I loved this invitation so much—the close examination of objects from the past in relation to their larger history in the culture. That’s one of the reasons that “Toys” is such a special essay to me. I didn’t know such a place or such a roster of toys even existed, but once Brenda brought it to my attention, I dropped down my favorite kind of research rabbit hole—one where personal and social histories persistently overlap! And with every new fact I gleaned from that virtual tour, I found memories from childhood boomeranging back to me at record speed, including one of my own favorite sections to write—“Cardboard Box.”

I want to stay close to those luminous particulars, the objects that connect me more intimately to my reader—and to my collaborator! Brenda is one of the first writers who showed me how I might approach objects in nonfictive prose, and research has only enhanced that process. Getting closer to these objects again, even when I no longer have access to them in my daily life—looking at pictures of mood rings, for instance, until I could almost feel my old mood ring on my finger again, remember the deep green tinge it left when I slipped it off and left it on the lip of the tub—puts me in mind of another favorite quote and a kind of credo of what I’m aspiring to as a writer. In Adrienne Rich’s words, I’m trying to capture and preserve “the thing itself and not the myth.”

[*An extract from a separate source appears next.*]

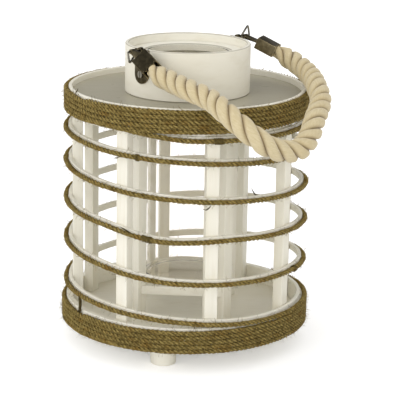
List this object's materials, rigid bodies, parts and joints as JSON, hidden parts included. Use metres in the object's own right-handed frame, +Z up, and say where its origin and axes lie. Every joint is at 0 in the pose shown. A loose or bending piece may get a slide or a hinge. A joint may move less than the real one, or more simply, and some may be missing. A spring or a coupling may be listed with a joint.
{
  "type": "hanging lantern",
  "caption": "Round hanging lantern: slatted white drum with jute bands and a spiral of twine, glass cylinder inside, recessed lid with a collar, and a rope bail handle that folds down.",
  "frame": {"origin": "on the ground under the middle of the drum, at the feet's lower faces", "axes": "+Z up along the drum's axis, -Y towards the front, +X to the viewer's right"},
  "size_m": [0.2521, 0.3011, 0.301],
  "materials": {
    "painted_wood": "satin cream-white paint on wood",
    "painted_board": "satin grey-white paint on board",
    "jute": "natural olive-brown jute twine",
    "clear_glass": "clear",
    "dark_metal": "dark nickel",
    "bright_metal": "worn nickel",
    "nail_steel": "bright",
    "beech": "bare",
    "cotton_rope": "cream three-strand rope"
  },
  "bodies": {
    "drum": {"base_disc": "painted_board", "base_hoop": "painted_wood", "base_jute_band": "jute", "foot_1": "painted_wood", "foot_2": "painted_wood", "foot_3": "painted_wood", "foot_dowels": "beech", "slat_1": "painted_wood", "slat_2": "painted_wood", "slat_3": "painted_wood", "slat_4": "painted_wood", "slat_5": "painted_wood", "slat_6": "painted_wood", "slat_7": "painted_wood", "slat_8": "painted_wood", "base_hoop_nails": "nail_steel", "top_hoop_nails": "nail_steel", "post_1": "painted_wood", "post_2": "painted_wood", "post_3": "painted_wood", "post_4": "painted_wood", "rail_1": "painted_wood", "rail_2": "painted_wood", "rail_3": "painted_wood", "rail_4": "painted_wood", "lid_disc": "painted_board", "top_hoop": "painted_wood", "top_jute_band": "jute", "lath_turn_1": "painted_wood", "lath_turn_2": "painted_wood", "lath_turn_3": "painted_wood", "lath_turn_4": "painted_wood", "lath_turn_5": "painted_wood", "lath_tail": "painted_wood", "lath_nails": "nail_steel", "spiral_twine": "jute", "twine_splices": "jute", "twine_tie": "jute", "collar": "painted_wood", "collar_ledge": "painted_wood", "bracket_front": "dark_metal", "bracket_rear": "dark_metal", "bracket_screws": "bright_metal"},
    "glass": {"glass_cylinder": "clear_glass"},
    "handle": {"handle_rope": "cotton_rope", "clamp_front": "dark_metal", "clamp_rear": "dark_metal", "link_front": "bright_metal", "link_rear": "bright_metal"}
  },
  "joints": [
    {"name": "handle_fold", "type": "hinge", "parent": "drum", "child": "handle", "pos_m": [0.00221, -0.00245, 0.289], "axis": [-0.7431, -0.6691, 0], "range_deg": [0, 200]},
    {"name": "glass_lift", "type": "slide", "parent": "drum", "child": "glass", "axis": [0, 0, 1], "range_m": [0, 0.26]}
  ]
}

BM: I’m always telling my students (and myself) to look closely at what is right in front of you. Every object tells a story, or links to a story, or reflects back to you some part of your psyche. Learning to look closely, and to allow that observation to open a door to story or speculation, is probably the most important skill a writer can learn. Another great example of this stance is Dinah Lenney’s Object Parade, where each chapter is spurred by a singular object.

Curiosity is another key skill to nurture, and whenever Julie and I began venturing down an associative path, questions naturally arose for us to follow. These days, it’s easy (perhaps too easy) to research interesting facts and stories on the Internet, so whenever an idle question arose (such as “where does that word ‘proof’ come from in alcohol ratings?”) I could find it and see if it provided fodder to metaphor or story. Especially in the essays that were in index or catalog form, the research voice seemed apropos, but even in our very first essay, “Telephone,” Julie started right in with history, which created a multi-layered approach right from the beginning.

KT: “Luminous particulars”—I love that, Julie! The final essay in the collection, “Works-in-Progress”—written as drafts in eight sections, each titled from first to final draft—offers glimpses of your writing lives, from your earliest memories of writing to moments of significance in which you’ve turned to language to bear witness. What can you tell me about the process of assembling this collection into its final form? And, what has co-writing this collection meant to you? What will you carry forward into your writing life?

JMW: Brenda and I sometimes joke about all the Virgos she has in her life. (I’m one of them!) As a Virgo, I like to plan everything very carefully, but of course planning too carefully is anathema to some of the magic that arises spontaneously in the process of collaboration. Brenda, on the other hand, is a Pisces, the opposite sign of mine. I think Brenda has taught me to trust the process, to “go with the flow,” in ways that aren’t always intuitive to my Virgo nature. While I know consciously that the lyric essay is a form of writing that arises from uncertainty, I try to be very certain about all my uncertainties at all times! Writing with Brenda has helped me “let go” and embrace the “what will be will be” of the great lyric experiment, the great collaborative experiment, and I believe my newer, independently written essays are more innovative and wide-ranging as a result.

BM: I’m overwhelmed with gratitude. And gratitude, perhaps, is what will keep all of us going in this strange new world we inhabit. That, and trust, intimacy, connection—words that come up again and again when we recall our collaboration. In a time when isolation and divisiveness can feel paramount, collaboration can be one way we find a way back to ourselves and each other.